The after part of the ship, in line with the guns of the Serapis, was so completely beaten in that the upper deck was only sustained by a few frames, which had been missed by shot. It being deemed impossible to carry her into port, the wounded were removed, and she soon after sank. The Serapis suffered much less. She was a new ship, in excellent condition, and much superior in force to the Richard, mounting 50 guns, though rated at 44. Her crew numbered 320, while those engaged upon the Richard were only 227, Irish, Scotch, Portuguese, Norwegians, etc, with but very few Americans. During the action the Countess of Scarborough surrendered to the Pallas, the captain of which requested Capt. Landais of the Alliance to take charge of the prize, to enable him to go to the assistance of the Richard; but Landais, instead of complying, actually opened fire upon Jones's ship. Jones carried his prize into the Texel. On his arrival in France he was received with the most distinguished honors. A sword was presented to him by Louis XVI., who also requested permission of congress to decorate him with the military order of merit.

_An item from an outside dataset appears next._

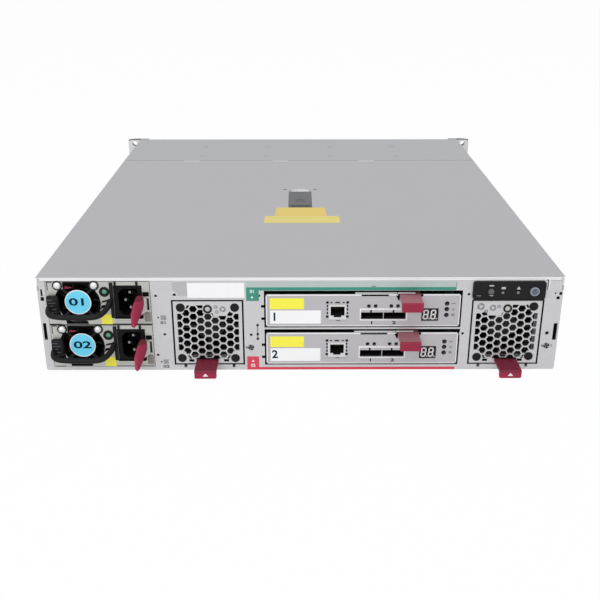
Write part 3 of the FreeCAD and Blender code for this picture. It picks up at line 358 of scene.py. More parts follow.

In 1781 he sailed for the United States, arriving in Philadelphia in February, where congress voted him a gold medal, and Washington addressed him a highly complimentary letter. He was afterward employed to superintend the construction of a line-of-battle ship, the America, at Portsmouth, N. H., which he was to have commanded; but the ship was presented by congress to France. He then went to Paris as an agent for prize money, and while there was invited into the Russian service with the rank of rear admiral, but was disappointed at not receiving command of the fleet in the Black sea. He quarrelled with the admiral, the prince of Nassau, and owing to the intrigues of enemies fell into disfavor at court, and was finally permitted by the empress Catharine to retire from the service, with a pension which was never paid. He took up his residence in Paris, where he died in poverty and neglect.